Reconhecemos a história tal como ela é, com suas glórias e agruras. Reconhecemos que a colonização não foi pacífica, mas uma guerra injusta, desigual e desumana.
Reconhecemos as belezas e as feiuras de nossa história, sem fingimentos e maquiagens, porque queremos superar e corrigir nossos erros e equívocos.
Sim, foi um erro se apossar deste território, desta América indígena, como se aqui não existissem habitantes. Foi cruel arrancar o povo africano de seu continente, da Mãe África, para escravizar e explorar seu trabalho, seus corpos e seus espíritos.
Estamos aqui para reconhecer e pedir perdão pela exclusão, pela maldade e pela dor que habita nosso passado. Porque precisamos ser capazes de aprender com os erros cometidos e nunca mais repeti-los. Cabe a nós o restabelecimento de outros marcos civilizatórios, nos quais todo o ser seja respeitado na sua existência, sua diversidade, como sujeito livre, histórico e com direitos.
Queremos seguir fazendo história, sem o pesar de outrora, com as mãos limpas, a consciência em paz e o espírito livre de culpa. Como cidadãos e cidadãs dispostos a construir uma outra sociedade, na qual a exploração e a apropriação não sejam mais aceitáveis. Onde o racismo e qualquer outro tipo de preconceito seja combatido e extinto.

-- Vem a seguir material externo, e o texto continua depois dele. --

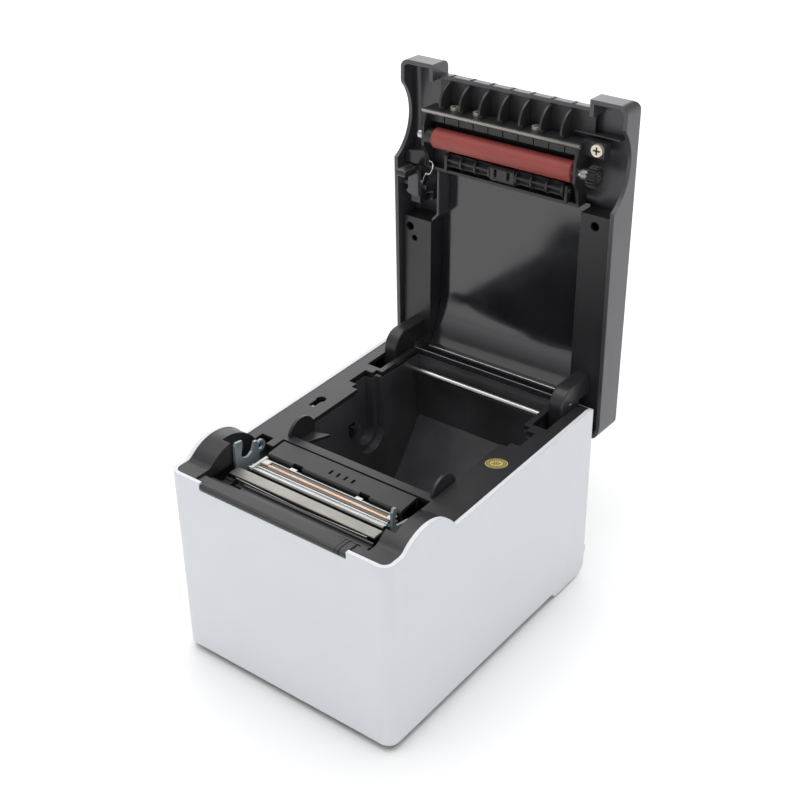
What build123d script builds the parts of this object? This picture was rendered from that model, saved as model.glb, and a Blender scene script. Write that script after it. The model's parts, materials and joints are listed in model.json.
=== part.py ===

Essa é a lição que fica. Por isso pedimos perdão, em nome da Fazenda da Tafona, por este modelo de colonização e de invasão.
Pedimos perdão e também somos gratos pelo trabalho que edificou esta casa, que produziu riquezas nas lavouras, nos engenhos e nas construções deste país.
Sobretudo agradecemos pela crença, pela perseverança, por nos ensinarem sobre esperança. Por nos ensinarem sobre sobrevivência.
Pelos nossos antepassados, pedimos perdão.
Por nós, reafirmamos o compromisso pela construção de relações mais humanas.
Pelos nossos filhos e também pelas gerações que virão, pedimos bênçãos pela história que trilharemos, como sociedade brasileira livre, plural e democrática.”